● **Instructions for the task**
Gather every line in the records below that contains the word "follow".
[START OF Data provided]
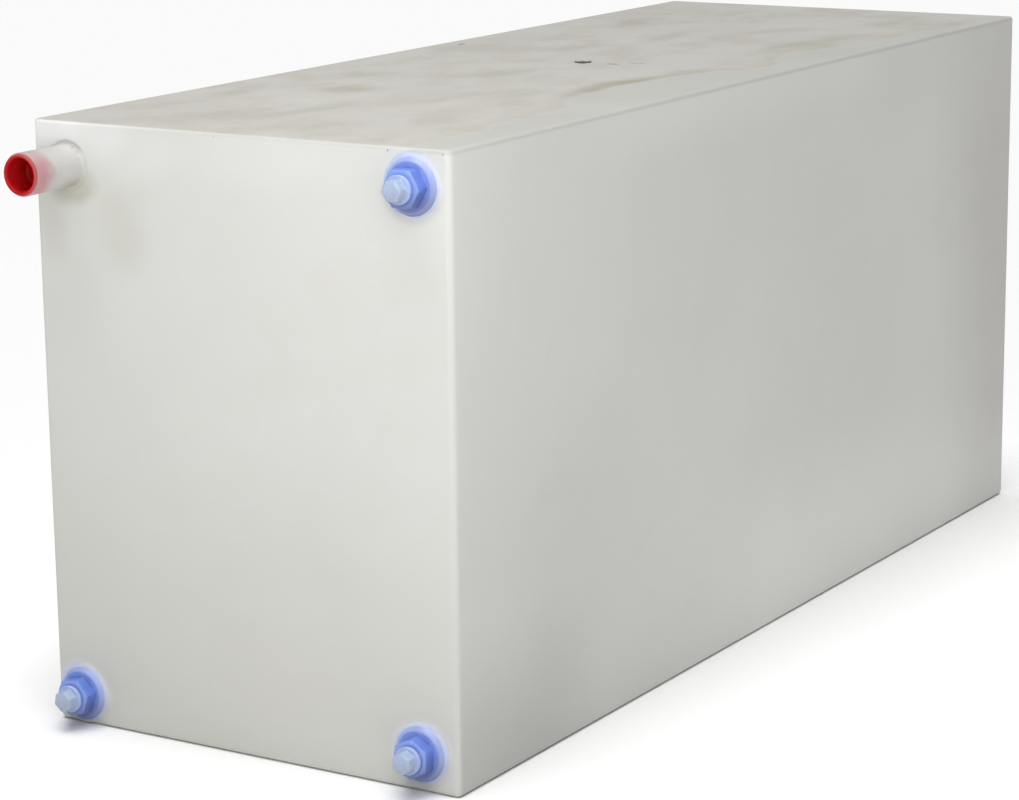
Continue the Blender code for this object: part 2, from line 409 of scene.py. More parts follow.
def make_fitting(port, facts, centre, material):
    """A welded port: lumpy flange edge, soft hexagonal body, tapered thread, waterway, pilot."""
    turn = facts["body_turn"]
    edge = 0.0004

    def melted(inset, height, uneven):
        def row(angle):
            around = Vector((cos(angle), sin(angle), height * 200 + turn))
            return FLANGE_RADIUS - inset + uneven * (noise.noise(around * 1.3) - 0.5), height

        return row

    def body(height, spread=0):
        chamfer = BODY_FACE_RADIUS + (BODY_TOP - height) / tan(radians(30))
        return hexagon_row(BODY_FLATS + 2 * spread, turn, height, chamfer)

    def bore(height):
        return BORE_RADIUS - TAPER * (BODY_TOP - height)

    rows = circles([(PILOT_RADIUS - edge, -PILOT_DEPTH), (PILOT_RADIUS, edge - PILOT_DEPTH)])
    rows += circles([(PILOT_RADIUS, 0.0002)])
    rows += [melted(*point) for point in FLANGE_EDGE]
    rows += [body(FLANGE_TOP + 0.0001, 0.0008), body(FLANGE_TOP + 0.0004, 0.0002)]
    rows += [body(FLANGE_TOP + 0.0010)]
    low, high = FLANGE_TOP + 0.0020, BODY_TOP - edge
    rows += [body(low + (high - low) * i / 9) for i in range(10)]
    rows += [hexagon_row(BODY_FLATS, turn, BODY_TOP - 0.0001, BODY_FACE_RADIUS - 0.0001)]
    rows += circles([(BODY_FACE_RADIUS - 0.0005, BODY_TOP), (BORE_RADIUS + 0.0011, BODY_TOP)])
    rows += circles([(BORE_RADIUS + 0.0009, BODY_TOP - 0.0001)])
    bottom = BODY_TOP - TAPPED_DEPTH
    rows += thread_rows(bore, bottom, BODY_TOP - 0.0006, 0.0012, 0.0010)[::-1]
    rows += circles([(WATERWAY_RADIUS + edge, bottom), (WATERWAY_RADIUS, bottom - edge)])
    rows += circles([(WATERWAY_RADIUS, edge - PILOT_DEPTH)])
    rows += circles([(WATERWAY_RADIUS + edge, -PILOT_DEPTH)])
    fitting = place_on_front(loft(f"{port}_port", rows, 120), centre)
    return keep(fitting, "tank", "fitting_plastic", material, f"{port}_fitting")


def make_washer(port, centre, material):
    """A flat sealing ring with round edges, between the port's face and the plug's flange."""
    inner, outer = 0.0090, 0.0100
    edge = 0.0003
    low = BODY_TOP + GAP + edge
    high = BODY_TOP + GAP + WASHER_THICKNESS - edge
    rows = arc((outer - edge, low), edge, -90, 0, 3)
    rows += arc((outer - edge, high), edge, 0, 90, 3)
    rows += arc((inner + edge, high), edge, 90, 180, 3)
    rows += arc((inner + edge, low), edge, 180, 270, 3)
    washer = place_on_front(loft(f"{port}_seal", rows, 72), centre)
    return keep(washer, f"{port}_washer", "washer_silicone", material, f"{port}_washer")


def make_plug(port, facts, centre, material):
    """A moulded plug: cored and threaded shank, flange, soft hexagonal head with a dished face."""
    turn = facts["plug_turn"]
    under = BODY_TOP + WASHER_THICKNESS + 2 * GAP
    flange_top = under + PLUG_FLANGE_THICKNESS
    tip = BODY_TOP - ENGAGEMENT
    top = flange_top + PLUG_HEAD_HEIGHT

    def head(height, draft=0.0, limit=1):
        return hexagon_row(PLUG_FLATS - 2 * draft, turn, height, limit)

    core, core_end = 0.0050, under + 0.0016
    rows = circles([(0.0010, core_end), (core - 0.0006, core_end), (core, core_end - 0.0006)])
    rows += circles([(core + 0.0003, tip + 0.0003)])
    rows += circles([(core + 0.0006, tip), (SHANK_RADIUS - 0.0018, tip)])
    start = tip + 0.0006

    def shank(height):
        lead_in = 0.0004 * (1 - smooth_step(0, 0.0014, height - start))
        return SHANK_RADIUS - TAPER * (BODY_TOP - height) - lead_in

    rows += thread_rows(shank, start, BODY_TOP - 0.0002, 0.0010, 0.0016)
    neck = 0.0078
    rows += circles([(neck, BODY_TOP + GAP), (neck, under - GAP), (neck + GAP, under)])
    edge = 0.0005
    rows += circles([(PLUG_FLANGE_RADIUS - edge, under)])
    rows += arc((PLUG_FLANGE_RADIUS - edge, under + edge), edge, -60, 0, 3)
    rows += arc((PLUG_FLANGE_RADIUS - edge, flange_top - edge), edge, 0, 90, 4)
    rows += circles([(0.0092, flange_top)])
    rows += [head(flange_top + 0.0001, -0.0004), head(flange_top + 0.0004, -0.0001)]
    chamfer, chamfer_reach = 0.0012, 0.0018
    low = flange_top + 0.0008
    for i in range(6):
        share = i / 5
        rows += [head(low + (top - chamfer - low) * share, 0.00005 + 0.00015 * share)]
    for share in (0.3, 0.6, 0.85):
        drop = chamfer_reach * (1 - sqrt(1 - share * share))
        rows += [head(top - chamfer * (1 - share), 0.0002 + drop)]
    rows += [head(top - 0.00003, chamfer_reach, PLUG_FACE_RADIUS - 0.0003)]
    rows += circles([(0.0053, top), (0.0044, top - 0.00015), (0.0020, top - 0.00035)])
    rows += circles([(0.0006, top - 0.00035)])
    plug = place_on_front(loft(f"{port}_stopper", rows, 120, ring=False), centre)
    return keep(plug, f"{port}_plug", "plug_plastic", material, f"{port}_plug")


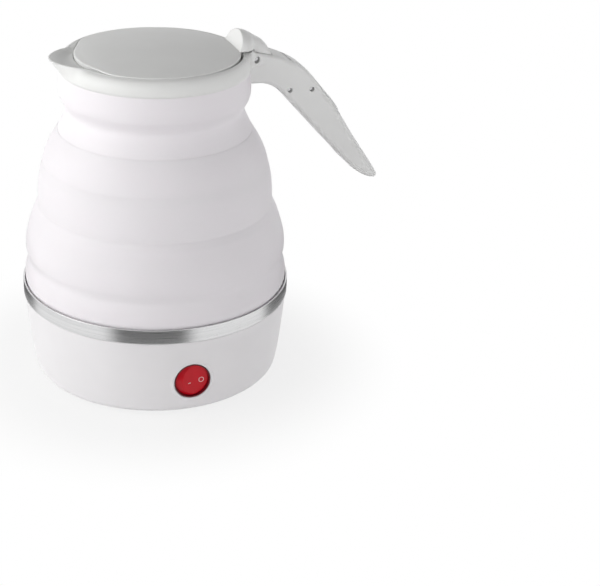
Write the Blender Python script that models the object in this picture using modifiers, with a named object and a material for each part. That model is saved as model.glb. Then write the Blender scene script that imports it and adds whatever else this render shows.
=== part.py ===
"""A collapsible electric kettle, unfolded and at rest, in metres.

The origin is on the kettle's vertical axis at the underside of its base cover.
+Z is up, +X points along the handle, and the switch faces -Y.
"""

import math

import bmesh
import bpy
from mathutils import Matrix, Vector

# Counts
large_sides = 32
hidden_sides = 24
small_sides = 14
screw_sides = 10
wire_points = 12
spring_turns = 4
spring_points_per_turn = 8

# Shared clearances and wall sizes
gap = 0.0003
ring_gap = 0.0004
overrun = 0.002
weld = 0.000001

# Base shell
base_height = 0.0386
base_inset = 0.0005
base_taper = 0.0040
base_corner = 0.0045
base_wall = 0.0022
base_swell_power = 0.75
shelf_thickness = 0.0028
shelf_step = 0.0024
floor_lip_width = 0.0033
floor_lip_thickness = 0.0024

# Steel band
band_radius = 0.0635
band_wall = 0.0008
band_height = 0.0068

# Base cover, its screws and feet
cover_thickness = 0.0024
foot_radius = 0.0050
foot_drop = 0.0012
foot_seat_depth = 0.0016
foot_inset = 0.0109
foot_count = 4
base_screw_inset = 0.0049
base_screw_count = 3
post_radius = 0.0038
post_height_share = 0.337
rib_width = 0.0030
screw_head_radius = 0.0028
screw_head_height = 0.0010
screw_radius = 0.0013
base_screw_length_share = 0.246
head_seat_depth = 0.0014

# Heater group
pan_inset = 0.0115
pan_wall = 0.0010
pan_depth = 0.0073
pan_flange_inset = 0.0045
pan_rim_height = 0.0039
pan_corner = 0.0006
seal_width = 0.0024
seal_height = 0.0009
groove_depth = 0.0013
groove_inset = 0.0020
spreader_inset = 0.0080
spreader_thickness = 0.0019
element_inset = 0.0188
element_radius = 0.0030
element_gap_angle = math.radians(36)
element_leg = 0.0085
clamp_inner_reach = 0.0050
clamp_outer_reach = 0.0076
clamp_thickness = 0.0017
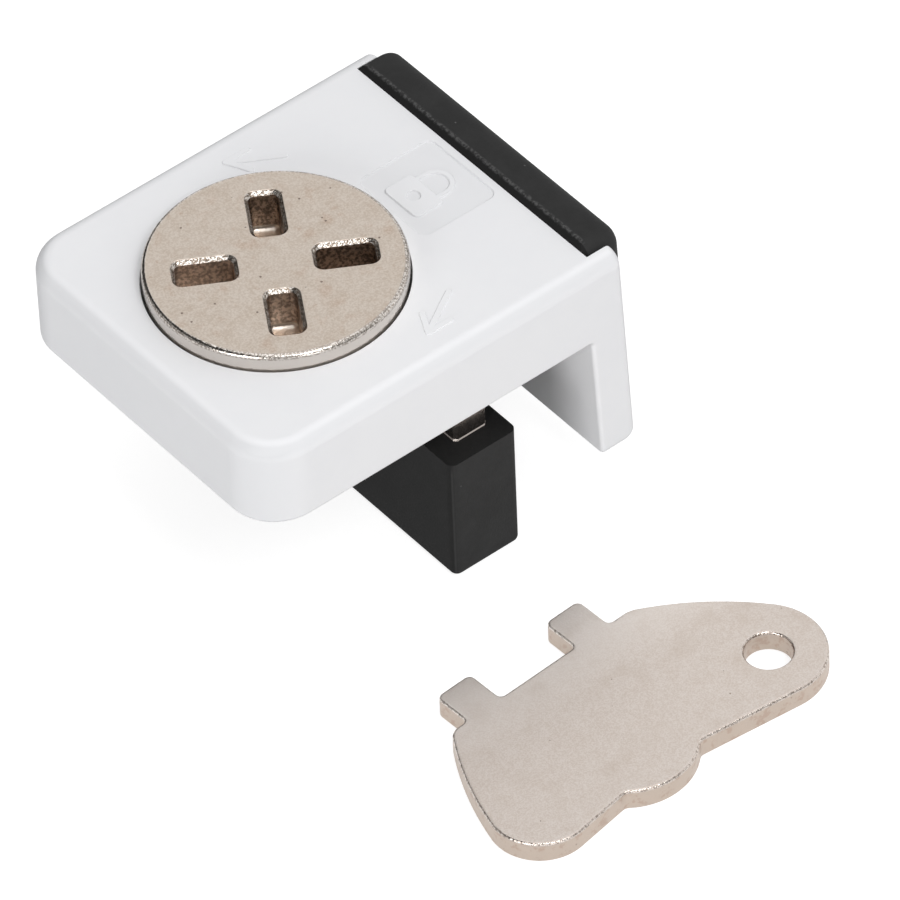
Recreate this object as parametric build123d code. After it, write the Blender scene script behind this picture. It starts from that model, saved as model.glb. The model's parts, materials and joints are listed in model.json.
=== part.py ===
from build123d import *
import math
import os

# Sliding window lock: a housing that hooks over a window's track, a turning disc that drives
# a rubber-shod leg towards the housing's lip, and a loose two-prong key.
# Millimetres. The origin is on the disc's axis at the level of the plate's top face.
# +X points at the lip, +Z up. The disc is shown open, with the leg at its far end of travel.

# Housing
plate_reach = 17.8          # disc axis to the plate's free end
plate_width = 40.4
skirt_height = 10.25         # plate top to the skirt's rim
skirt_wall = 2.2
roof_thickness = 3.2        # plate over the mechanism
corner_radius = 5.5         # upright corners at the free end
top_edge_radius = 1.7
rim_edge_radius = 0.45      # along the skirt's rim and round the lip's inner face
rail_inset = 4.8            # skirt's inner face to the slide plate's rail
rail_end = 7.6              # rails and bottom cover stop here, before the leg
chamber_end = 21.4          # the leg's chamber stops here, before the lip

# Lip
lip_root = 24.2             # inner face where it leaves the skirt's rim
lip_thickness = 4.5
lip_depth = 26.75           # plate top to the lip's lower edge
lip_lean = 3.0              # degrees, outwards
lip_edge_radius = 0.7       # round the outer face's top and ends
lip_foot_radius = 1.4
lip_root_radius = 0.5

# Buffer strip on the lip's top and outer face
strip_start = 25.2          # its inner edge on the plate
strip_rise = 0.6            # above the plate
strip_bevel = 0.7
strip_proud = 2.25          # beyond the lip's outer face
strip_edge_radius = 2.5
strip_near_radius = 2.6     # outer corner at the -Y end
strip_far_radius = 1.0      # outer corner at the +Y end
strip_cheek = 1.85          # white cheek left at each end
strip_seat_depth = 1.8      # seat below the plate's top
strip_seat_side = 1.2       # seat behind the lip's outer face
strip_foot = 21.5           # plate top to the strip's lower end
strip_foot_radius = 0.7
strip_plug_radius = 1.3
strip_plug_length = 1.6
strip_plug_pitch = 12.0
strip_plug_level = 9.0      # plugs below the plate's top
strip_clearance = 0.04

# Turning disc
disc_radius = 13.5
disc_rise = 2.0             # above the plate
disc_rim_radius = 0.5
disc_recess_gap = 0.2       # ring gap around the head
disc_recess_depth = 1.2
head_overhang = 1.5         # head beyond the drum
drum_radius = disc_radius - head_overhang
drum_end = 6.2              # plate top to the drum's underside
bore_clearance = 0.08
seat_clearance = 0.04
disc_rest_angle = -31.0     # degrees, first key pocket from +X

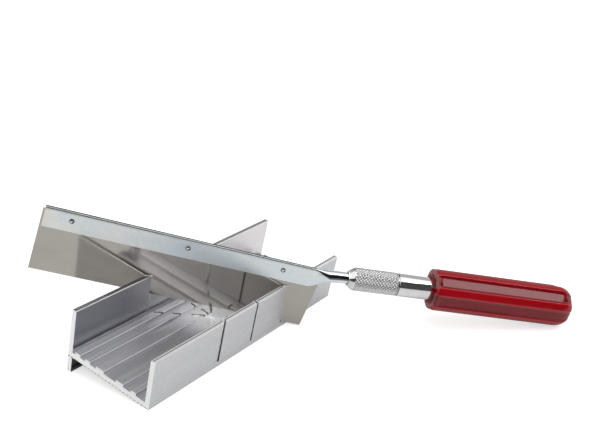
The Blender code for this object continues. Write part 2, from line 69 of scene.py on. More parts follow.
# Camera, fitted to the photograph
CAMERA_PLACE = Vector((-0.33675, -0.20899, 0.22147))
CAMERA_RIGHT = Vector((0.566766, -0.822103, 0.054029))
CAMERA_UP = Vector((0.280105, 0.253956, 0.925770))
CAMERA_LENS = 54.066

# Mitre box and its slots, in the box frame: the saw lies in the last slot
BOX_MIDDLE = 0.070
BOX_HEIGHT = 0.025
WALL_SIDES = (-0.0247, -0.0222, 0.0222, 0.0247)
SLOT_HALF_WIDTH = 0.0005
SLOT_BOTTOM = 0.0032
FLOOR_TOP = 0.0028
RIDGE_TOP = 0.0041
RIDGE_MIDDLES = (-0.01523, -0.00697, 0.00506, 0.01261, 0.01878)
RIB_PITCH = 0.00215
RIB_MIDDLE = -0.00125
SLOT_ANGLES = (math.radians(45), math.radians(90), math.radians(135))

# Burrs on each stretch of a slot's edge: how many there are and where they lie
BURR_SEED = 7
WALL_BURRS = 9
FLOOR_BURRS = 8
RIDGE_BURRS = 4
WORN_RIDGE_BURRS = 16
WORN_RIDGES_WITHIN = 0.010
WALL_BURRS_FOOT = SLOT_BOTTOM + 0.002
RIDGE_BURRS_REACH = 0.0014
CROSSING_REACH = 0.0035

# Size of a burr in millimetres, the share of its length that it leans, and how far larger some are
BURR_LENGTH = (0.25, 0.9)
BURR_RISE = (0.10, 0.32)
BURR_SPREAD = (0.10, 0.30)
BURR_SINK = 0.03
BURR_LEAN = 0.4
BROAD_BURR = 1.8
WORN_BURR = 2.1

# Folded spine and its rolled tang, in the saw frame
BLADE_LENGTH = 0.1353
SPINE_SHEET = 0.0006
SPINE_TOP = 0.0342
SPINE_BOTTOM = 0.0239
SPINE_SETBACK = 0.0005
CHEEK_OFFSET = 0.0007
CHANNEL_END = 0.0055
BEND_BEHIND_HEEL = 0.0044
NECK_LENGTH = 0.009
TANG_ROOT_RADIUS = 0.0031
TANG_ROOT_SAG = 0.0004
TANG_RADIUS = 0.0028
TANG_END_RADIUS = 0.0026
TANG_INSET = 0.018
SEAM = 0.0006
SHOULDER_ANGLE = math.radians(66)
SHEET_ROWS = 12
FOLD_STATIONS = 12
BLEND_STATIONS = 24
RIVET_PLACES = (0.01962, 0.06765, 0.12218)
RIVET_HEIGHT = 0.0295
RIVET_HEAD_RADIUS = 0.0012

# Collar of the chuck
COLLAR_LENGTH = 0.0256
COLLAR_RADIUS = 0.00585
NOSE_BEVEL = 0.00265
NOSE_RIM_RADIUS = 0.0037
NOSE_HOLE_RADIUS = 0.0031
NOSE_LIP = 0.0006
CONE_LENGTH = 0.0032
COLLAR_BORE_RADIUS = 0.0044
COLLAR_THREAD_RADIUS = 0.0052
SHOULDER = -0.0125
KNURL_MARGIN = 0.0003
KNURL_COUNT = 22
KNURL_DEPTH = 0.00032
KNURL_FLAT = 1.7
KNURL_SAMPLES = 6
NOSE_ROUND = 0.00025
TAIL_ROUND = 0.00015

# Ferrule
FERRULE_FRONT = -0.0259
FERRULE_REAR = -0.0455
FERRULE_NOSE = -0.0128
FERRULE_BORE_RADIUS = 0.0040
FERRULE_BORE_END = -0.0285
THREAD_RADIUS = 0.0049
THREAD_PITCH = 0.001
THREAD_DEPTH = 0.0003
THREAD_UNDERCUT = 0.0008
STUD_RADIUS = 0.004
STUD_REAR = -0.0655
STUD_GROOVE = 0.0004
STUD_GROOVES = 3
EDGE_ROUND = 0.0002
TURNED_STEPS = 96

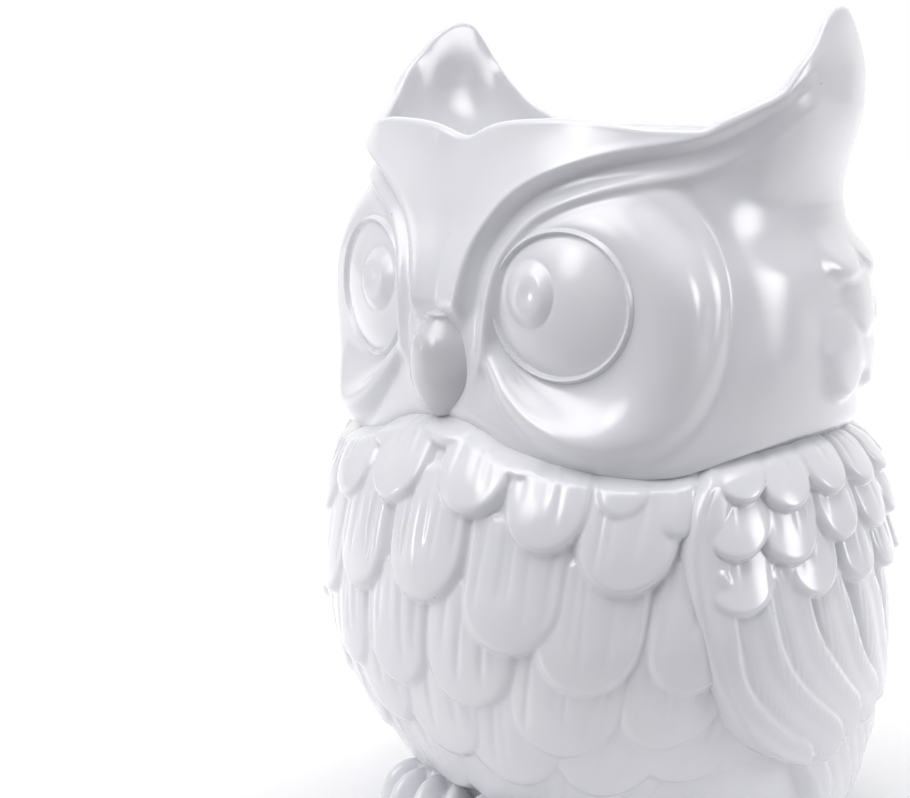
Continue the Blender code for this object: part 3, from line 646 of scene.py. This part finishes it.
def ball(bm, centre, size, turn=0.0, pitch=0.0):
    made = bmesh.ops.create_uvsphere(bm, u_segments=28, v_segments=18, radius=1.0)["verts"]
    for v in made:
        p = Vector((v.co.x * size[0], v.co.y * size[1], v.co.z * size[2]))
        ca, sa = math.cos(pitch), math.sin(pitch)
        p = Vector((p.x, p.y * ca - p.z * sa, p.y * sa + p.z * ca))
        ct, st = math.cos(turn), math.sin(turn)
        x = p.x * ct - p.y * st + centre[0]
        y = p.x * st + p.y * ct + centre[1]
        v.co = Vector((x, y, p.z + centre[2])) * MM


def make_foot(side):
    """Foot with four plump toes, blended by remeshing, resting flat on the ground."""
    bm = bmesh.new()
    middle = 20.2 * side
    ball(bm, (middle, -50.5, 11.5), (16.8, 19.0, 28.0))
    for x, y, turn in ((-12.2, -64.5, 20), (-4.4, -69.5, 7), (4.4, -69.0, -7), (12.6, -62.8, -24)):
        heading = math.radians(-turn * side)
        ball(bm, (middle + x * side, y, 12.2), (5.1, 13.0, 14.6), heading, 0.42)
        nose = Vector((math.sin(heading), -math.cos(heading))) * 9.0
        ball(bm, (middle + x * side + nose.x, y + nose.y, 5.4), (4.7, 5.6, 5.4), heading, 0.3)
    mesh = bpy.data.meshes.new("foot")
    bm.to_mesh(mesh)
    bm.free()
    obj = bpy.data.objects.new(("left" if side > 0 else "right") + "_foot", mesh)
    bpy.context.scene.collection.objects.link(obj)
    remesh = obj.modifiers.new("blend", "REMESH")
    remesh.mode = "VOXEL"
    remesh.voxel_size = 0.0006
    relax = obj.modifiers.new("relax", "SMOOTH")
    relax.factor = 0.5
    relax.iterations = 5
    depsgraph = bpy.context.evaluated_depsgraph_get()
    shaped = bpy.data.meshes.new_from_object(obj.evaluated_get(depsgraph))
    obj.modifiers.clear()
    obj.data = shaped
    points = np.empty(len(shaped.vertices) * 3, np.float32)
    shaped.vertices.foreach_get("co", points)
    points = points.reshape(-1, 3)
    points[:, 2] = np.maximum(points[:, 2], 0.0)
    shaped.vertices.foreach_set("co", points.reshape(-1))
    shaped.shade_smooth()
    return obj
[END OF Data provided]
● **Written solution**
Continue the Blender code for this object: part 2, from line 409 of scene.py. More parts follow.
The Blender code for this object continues. Write part 2, from line 69 of scene.py on. More parts follow.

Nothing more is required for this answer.